Kebebasan pers adalah anak kandung reformasi. Kita punya pengalaman Orde Baru yang kelam ketika berita harus disensor jika menyangkut isu ''seksi'', tapi sensitif. Waktu itu media tidak punya darling karena tidak bebas memilih dengan akal sehat. Di era keterbukaan kini, sensitivitas isu mempunyai makna baru. Yakni, bermanfaat untuk mengetahui pergerakan opini publik sekaligus menjadi rujukan merancang kontra-isu. Sejauh ini, para elite parpol kian pintar membaca isu publik itu, apalagi ditambah ketersediaan data polling. 

Ibarat jamu, berita sedap dan pahit bisa menyehatkan. Pertama menghadapi mungkin kelimpungan, kedua gelagapan, ketiga mulai penasaran, lalu tentu mulai bisa berhadapan. Maka, pemegang kekuasaan jangan mudah sewot. Good news atau bad news itu bergantung kepada sudut pandang. Di balik berita yang dianggap pahit, kita diberi tahu lebih awal tentang kepahitan yang mungkin terjadi lebih besar di masa depan (bila tidak terkuak). 

Sedangkan adil dalam pemberitaan tentu, misalnya, diukur dari narasumber yang berimbang. Selama ini para politikus PD sudah sangat sering menghiasi pemberitaan. Selain bertujuan menangkis tudingan tidak sedap ke PD, minimal mereka bisa menumpang tenar secara gratis di media massa. Jadi, semakin banyak isu seksi di pusaran PD, maka partai ini tambah dikenal. Mestinya kontrol media itu ditafsiri positif dengan manajemen isu yang efektif agar menjadi kebaikan. Harapan positif selalu bisa mengubah berita pahit menjadi kabar baik. 

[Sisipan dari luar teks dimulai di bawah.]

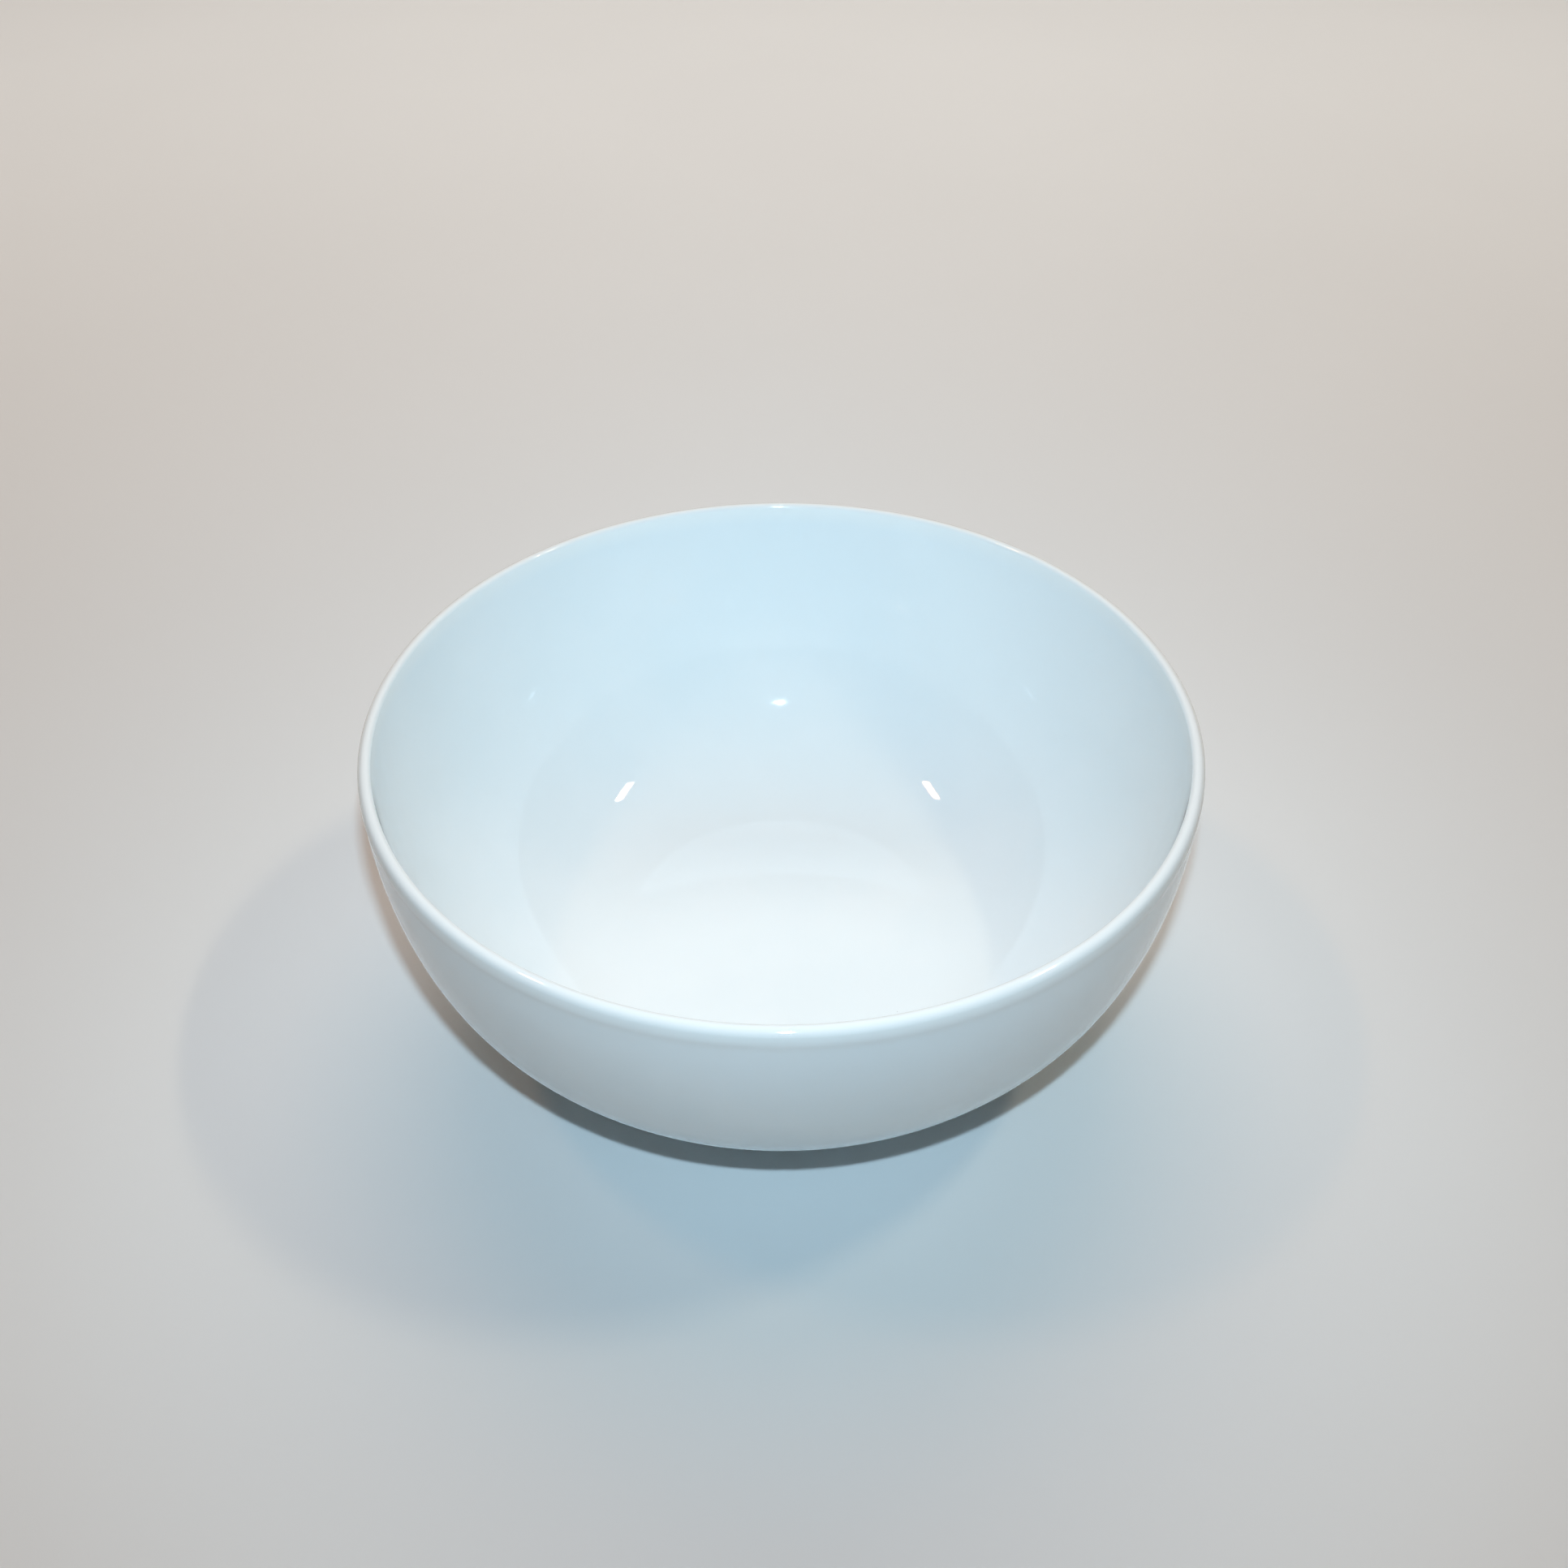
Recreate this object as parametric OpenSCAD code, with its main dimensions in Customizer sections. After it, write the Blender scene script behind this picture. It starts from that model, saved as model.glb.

Harapan yang harus terus menyala, termasuk kepada penguasa dan media. Tanpa melulu terpaku kepada tafsir negatif dan nelangsa pada pemberitaan media massa. Anggaplah apa pun isi pemberitaan itu sebagai bahan koreksi. Tentu tidak ada salahnya jika publik dan media massa selalu ingin berkomunikasi dengan presidennya walau frekuensi komunikasi itu kadang jauh kadang dekat. 

Bagaimanapun, media pernah terpesona kepada SBY. Bila rasa terpesona itu berkurang, karena berjuta faktor, termasuk karena ketidaksempurnaan kekuasaan dan ketidaksempurnaan media, mestinya dianggap manusiawi. Siapa tahu saat terpesona media ternyata juga sedang tidak sempurna.